The banquet scene in our text for today offers quite a contrast to the banquet the empire. Jesus goes to a deserted location – not a banquet hall with accents of grandeur – he goes to a place that is simple, natural, and removed from the pressures of the expectant empire. And, remarkably, crowds follow him – huge crowds of people choosing an alternative to the empire. They seek, and Jesus offers, an alternative world where compassion overturns status and stands in stark contrast to imperial brutality. While the Herodian imperial banquet results in the killing of a local prophet, Jesus attends to the daily life and needs of the crowds – and they stay there together, even into the evening.

Which brings us to the scene of the miracle – this well-known miracle. What a beautiful scene – five thousand men…that doesn’t include the women and children so you can imagine the crowd. Here today, there are probably, what, 40 or 50 men but the sanctuary feels full with the rest of us. Can you imagine 5000 men and then women and children on top of that. The Verizon Center, when the Washington Wizards play, can hold over 20,000 people – I would imagine all those at the shoreline would just about fit in the Verizon Center. Each of them searching for a better life, a healthier way, healing for the brokenness, a fairer world – and they gathered at the waters’ edge that day. And, they stayed – even as meal-time was approaching, they stayed. Perhaps it was a hunger of the soul, a hunger of their spirit, that caused them to remain with Jesus, even after their stomachs started growling. They were satisfied to continue following the one who represented for them a different kind of fullness – they stayed in the presence of compassion, in the presence of healing. Perhaps we might relate to that feeling, as we withdraw each week to gather here in worship of God.

Then, it was the disciples who grew anxious about the crowds not eating. The disciples cared about the people, they too had compassion for them – they just couldn’t see how their physical need for food could be tended to right there. So, they asked Jesus to send them away to the surrounding towns to find food for themselves.

A tension is identified in this moment – the disciples, with a strong desire to care for the people, sought a way to feed them through simplest means. They saw the crowd, the great crowd of unmet need and they identified the problem.
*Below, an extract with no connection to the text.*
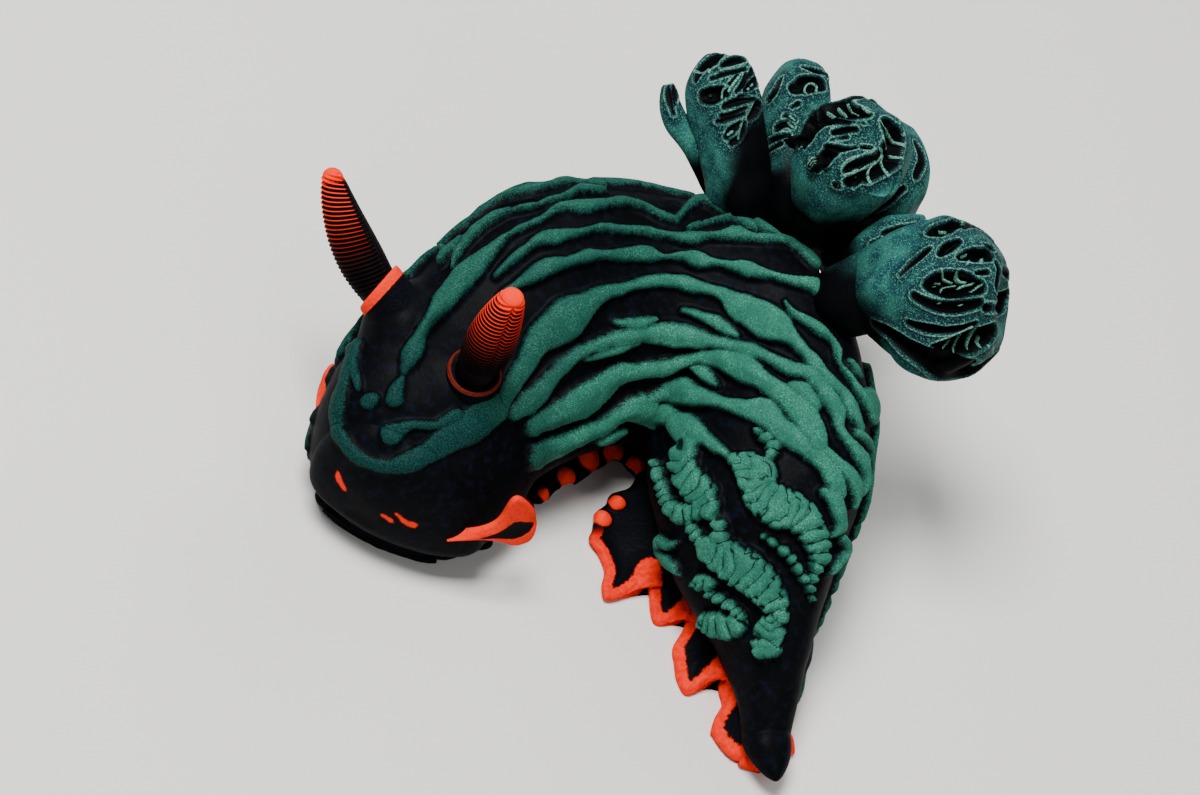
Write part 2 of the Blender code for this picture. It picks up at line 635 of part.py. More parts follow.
def plume_walls(plume, random):
    """Give the outer and inner wall of a plume as grids of points, from the root to the rim.

    Up to the notches a cross row is a circle round the axis. Past them each lobe's cross row is an arc of its
    own that cups towards the plume's middle, and each column ends on the lobe's rounded rim.
    """
    root, height, axis, opening, third = plume_frame(plume)
    fine, off, along = lobe_path(plume, height)
    lobes = plume["lobes"]
    across = np.tile(LOBE_ACROSS, lobes)
    lobe = np.repeat(np.arange(lobes), len(LOBE_ACROSS))
    middle = np.radians(plume["turn"] + 360 * lobe / lobes)
    size = 1 - LOBE_SHORTER * (0.5 + 0.5 * np.cos(middle)) + random.uniform(-0.05, 0.05, lobes)[lobe]
    rim = LOBE_NOTCH + (1 - LOBE_NOTCH) * (1 - np.abs(across) ** LOBE_ROUND)
    place = np.linspace(0, 1, LOBE_ROWS)[:, None] * rim
    beyond = smooth_step(place, LOBE_NOTCH * 0.9, LOBE_NOTCH + 0.25)
    notch_off, notch_along = np.interp(LOBE_NOTCH, fine, off), np.interp(LOBE_NOTCH, fine, along)
    free = place > LOBE_NOTCH
    out = np.interp(place, fine, off)
    up = np.interp(place, fine, along)
    out = np.where(free, notch_off + (out - notch_off) * size, out)
    up = np.where(free, notch_along + (up - notch_along) * size, up)
    turn = middle + across * np.pi / lobes
    slope = np.arctan2(np.gradient(out, axis=0), np.gradient(up, axis=0))
    sine, cosine = np.sin(slope)[..., None], np.cos(slope)[..., None]
    spoke = np.multiply.outer(np.cos(turn), opening) + np.multiply.outer(np.sin(turn), third)
    outward = np.multiply.outer(np.cos(middle), opening) + np.multiply.outer(np.sin(middle), third)
    sideways = np.cross(axis, outward)
    inward = sine * axis - cosine * outward
    cup = np.radians(180 / lobes + (LOBE_CUP - 180 / lobes) * beyond)
    hollow = (np.minimum(out, notch_off) * np.pi / lobes / cup)[..., None]
    bend = (cup * across)[..., None]
    middle_rib = np.abs(across) < 0.05
    side_rib = (np.abs(across) == 0.45) & (np.arange(LOBE_ROWS)[:, None] % 2 == 0)
    rib = LOBE_RIB * np.maximum(middle_rib, 0.6 * side_rib) * smooth_step(place, CUP_FLOOR, LOBE_NOTCH)
    walls = []
    for depth in (np.zeros_like(rib), LOBE_WALL + rib):
        depth = depth[..., None]
        circle = spoke * out[..., None] + (sine * axis - cosine * spoke) * depth
        arc = (outward * out[..., None] + inward * hollow
               - (inward * np.cos(bend) - sideways * np.sin(bend)) * (hollow - depth))
        weight = beyond[..., None]
        walls.append(root + circle * (1 - weight) + arc * weight + axis * up[..., None])
    outer, inner = walls
    outer[0] -= axis * STALK_SUNK
    floor = int(LOBE_ROWS * CUP_FLOOR / LOBE_NOTCH)
    return outer, inner[floor:]


def cup_mesh(name, outer, inner):
    """Join an outer wall and a shorter inner wall into a closed cup with like triangles on both walls."""
    around = outer.shape[1]
    wall = np.arange(outer.shape[0] * around).reshape(-1, around)
    lining = wall.size + np.arange(inner.shape[0] * around).reshape(-1, around)

    def split(a, b, c, d):
        return np.concatenate((np.stack((a, b, c), -1).reshape(-1, 3), np.stack((a, c, d), -1).reshape(-1, 3)))

    def sides(index):
        ahead = np.roll(index, -1, axis=1)
        return split(index[:-1], ahead[:-1], ahead[1:], index[1:])

    rim = split(wall[-1], np.roll(wall[-1], -1), np.roll(lining[-1], -1), lining[-1])
    faces = [tuple(int(i) for i in face) for face in np.concatenate((sides(wall), sides(lining)[:, ::-1], rim))]
    faces.append(tuple(int(i) for i in wall[0][::-1]))
    faces.append(tuple(int(i) for i in lining[0]))
    mesh = bpy.data.meshes.new(name)
    points = np.concatenate((outer.reshape(-1, 3), inner.reshape(-1, 3))) * METRES
    mesh.from_pydata([tuple(p) for p in points], [], faces)
    face_outward(mesh)
    return mesh


def main():
    """Clear the scene and build every node."""
    for old in list(bpy.data.objects):
        bpy.data.objects.remove(old)
    parts = bpy.data.collections.new(OBJECT)
    bpy.context.scene.collection.children.link(parts)
    build_body(parts)
    build_foot(parts)
    build_rhinophores(parts)
    build_tentacles(parts)
    build_plumes(parts)
    for piece in parts.objects:
        finish = next((key for key in ("foot", "rhinophore", "tentacle", "gill") if key in piece.name), "skin")
        dress(piece, finish)


main()
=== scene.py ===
"""A variable neon slug, dressed: ridged skin, scalloped foot, rhinophores, oral tentacles and gill plumes.

Lengths are millimetres until a mesh is made. Z is up, the sole lies at Z = 0 and the origin is on the sole
under the midline at the middle of the body. A place on the skin is a station along the body, from below 0 on
the snout to above 9 on the tail, and an angle round it: 0 on the left flank, 90 on the back, 180 on the right
flank and 270 on the sole. Every other place is a pixel of the 1200 by 795 photograph, which PhotoView sets on
the surface that carries it.
"""

import logging
from collections.abc import Callable
from dataclasses import dataclass, field
from enum import Enum
from functools import partial

import bpy
import numpy as np
from mathutils import Matrix


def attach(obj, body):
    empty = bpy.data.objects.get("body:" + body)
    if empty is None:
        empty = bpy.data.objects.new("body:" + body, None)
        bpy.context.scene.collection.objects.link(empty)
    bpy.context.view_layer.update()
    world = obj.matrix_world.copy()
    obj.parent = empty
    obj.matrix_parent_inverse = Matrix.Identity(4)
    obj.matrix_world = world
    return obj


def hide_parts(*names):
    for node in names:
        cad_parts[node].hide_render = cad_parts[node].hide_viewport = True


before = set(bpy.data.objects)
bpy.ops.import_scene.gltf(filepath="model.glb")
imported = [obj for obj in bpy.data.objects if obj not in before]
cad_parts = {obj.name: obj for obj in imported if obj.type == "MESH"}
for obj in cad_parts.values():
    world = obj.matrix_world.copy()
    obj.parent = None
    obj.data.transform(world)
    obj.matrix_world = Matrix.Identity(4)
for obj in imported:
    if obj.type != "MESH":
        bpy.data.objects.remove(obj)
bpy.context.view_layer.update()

Array = np.ndarray
Socket = bpy.types.NodeSocket
Adder = Callable[..., bpy.types.NodeSocket]
LOG = logging.getLogger("neon_slug")
METRES = 0.001
BODY = "root"
SEED = 7


def linear(code: str) -> tuple[float, float, float, float]:
    """Turn an sRGB hex colour into linear light.

    Args:
        code: Six hex digits, red first.

    Returns:
        Linear red, green, blue and an alpha of one.
    """
    share = np.array([int(code[i:i + 2], 16) for i in (0, 2, 4)]) / 255
    light = np.where(share <= 0.04045, share / 12.92, ((share + 0.055) / 1.055) ** 2.4)
    return (*map(float, light), 1.0)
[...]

They didn’t believe they had the capacity to feed them, so they asked Jesus to send them away. The volume of the crowd, the greatness of the need, the immensity of the hunger, they thought, was too much for them to tend to. Paralyzed in the face of large-scale need – “Send the crowd away” may have been more of a confession of their own powerlessness, than a solution. They couldn’t envision how they would feed all those people. They couldn’t envision themselves affecting meaningful change in the situation.

And, this is a moment where the paradigm shifts. The disciples didn’t think they had enough to meaningfully change the situation. They had the 5 loaves and the two fish to share. They had compassion for the people and they wanted to feed them, but all they saw in front of them was 5 loaves and 2 fish – and they also wanted to eat. They turn to Jesus to resolve the situation, but Jesus didn’t respond as they did when he saw the situation – instead, Jesus implored them to engage with him and with the people. He didn’t say to them, “Just give me those fish and that bread, and I’ll feed them myself.” Rather, Jesus’ response was much more communal than that. “They need not go away; you give them something to eat,” he says. He didn’t let them off the hook. He called them to action. He invited them – as they have been witnesses of God’s provision and care so many times before – to share what they knew and had with the people gathered there. And, after giving thanks to God, blessing and breaking the bread and the fish, all were filled. Nearly 20,000 bellies, filled to satisfaction – regardless of age, race, sexuality, class or gender – all were filled at the banquet with that which the disciples shared through Christ. And, there were leftovers, 12 baskets brimming with leftovers after feeding nearly 20,000 bellies. The large-scale need is real – and God’s vision of compassion and justice for all through God’s disciples is not only possible to address the need, it is what we are called to live into.

Walter Brueggemann, an Old Testament scholar and theologian, wrote an article called A Litany of Abundance, The Myth of Scarcity. In it, he discusses much of the harsh reality present in at the banquet of Herod, present in the banquets we often attend. Constantly, we, like the disciples, are convinced by culture that amassing wealth, amassing bread and fish, is wise and good. And, when we have wealth, we need to protect it, because there will come a time when there isn’t enough to go around. Though we have two fish and 5 loaves, we should act as if our baskets contain “nothing”. With this mindset of scarcity, our reactions tend to be limited, like the disciples – send the hungry away, we believe we have nothing to offer them. Brueggemann says: “We never feel that we have enough; we have to have more and more, and this insatiable desire destroys us. Whether we are liberal or conservative Christians, we must confess that the central problem of our lives is that we are torn apart by the conflict between our attraction to the good news of God’s abundance and the power of our belief in scarcity — a belief that makes us greedy, mean and unneighborly.” But, as people of God, as followers of Christ, we are called to live a life which reflects belief in a God whose love is unending, whose grace is unrelenting, whose strength and power to provide healing in the broken places is unparalleled. The evidence is mounting – scarcity is not our reality and it is no longer an excuse for not participating in meeting the needs of the world.

In the midst of the anxiety of not having enough for themselves, or for the crowd, Jesus called the disciples to change their ideas about their own power in the world. Jesus called the disciples to engage with the daunting reality before them, to engage with hope, and to engage without fear of scarcity. With God’s help, ‘you feed them’ with what you have. Jesus encouraged the disciples to draw nearer, to feel hope, to give out of the sense of abundance and in doing so, the miraculous beauty of God’s love will become so evident you might even taste it, and watch it pour over the brims of baskets when all are filled. Reminding them of their call, Jesus empowered the disciples to have confidence in God’s provision, in God’s vision of a new and alternative banquet, and to feed the people, to meet the needs of others.

As a community of faith, we gather around a Table and we listen to the words of scripture and we are fed. As if on the shoreline, we look on as Jesus gives thanks to God, blesses and breaks the bread and we feast upon it. This meager bite, this crust of bread and a splash of juice and we are filled. There is always room for more to gather around the Table and there are always leftovers. And, just as we discover the abundance of God’s provision in this Holy Meal, our visions of scarcity must necessarily fade away. We are called to use the gifts we have – both fish and all five loaves of bread – to feed God’s hungry people. “They need not go away; you give them something to eat.”